One justice dissented.

contents

Civil Liability/Personnel Law

Excessive Force: Police Stand-Off; Exigent Circumstances

Ewolski v. City of Brunswick, 295 F.3d 763 (6th Cir. 2002).

Federal. Police officers responded to a call that a paranoid schizophrenic man had been menacing with a gun those attending his bedridden wife. The police attempted to enter the house when he responded strangely to their knock. He shot one of the officers, and, after a two-day armed standoff, during which two more officers were shot, killed himself and his son after an armored vehicle rammed into the house.

The court said the officers were not liable under 42 U.S.C. 1983. Exigent circumstances justified the warrantless entry, as "the created-exigency cases have typically required some showing of deliberate conduct on the part of the police evincing an effort intentionally to evade the warrant requirement. . . . the use of non-deadly force such as tear gas and psychological tactics, while perhaps ill-considered, was not excessive. . . ." As to the plaintiff's substantive due process claim, the court said the police chief "drew the inference that aggressive tactics might provoke [the man] to respond in a dangerous manner toward his wife and child[,]" and the police chief "also knew that further delay and inaction . . . posed substantial risks."

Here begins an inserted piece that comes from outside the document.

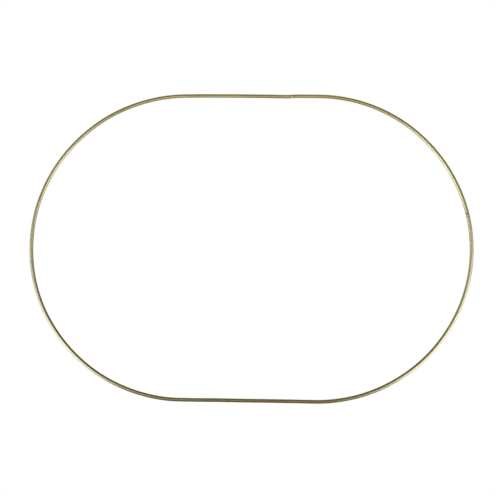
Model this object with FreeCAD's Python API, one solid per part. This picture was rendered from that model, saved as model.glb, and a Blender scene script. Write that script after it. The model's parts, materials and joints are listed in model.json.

Affirmative Action: Police Promotions; African-Americans, Females and Hispanics

Reynolds v. City of Chicago, 296 F.3d 524 (7th Cir. 2002).

Federal. A city's promotion of black police officers to the rank of lieutenant or captain over white police officers with higher test scores, pursuant to an affirmative action plan, did not violate the Equal Protection Clause. The court found evidence that racial discrimination had depressed the hiring of black officers in the past. It said that remedying past discrimination justified the affirmative action plan, and noted that a mere handful of black officers were actually promoted "out of rank," and that promotion of white officers was merely delayed.

The court held to the same effect for affirmative action for females and Hispanics.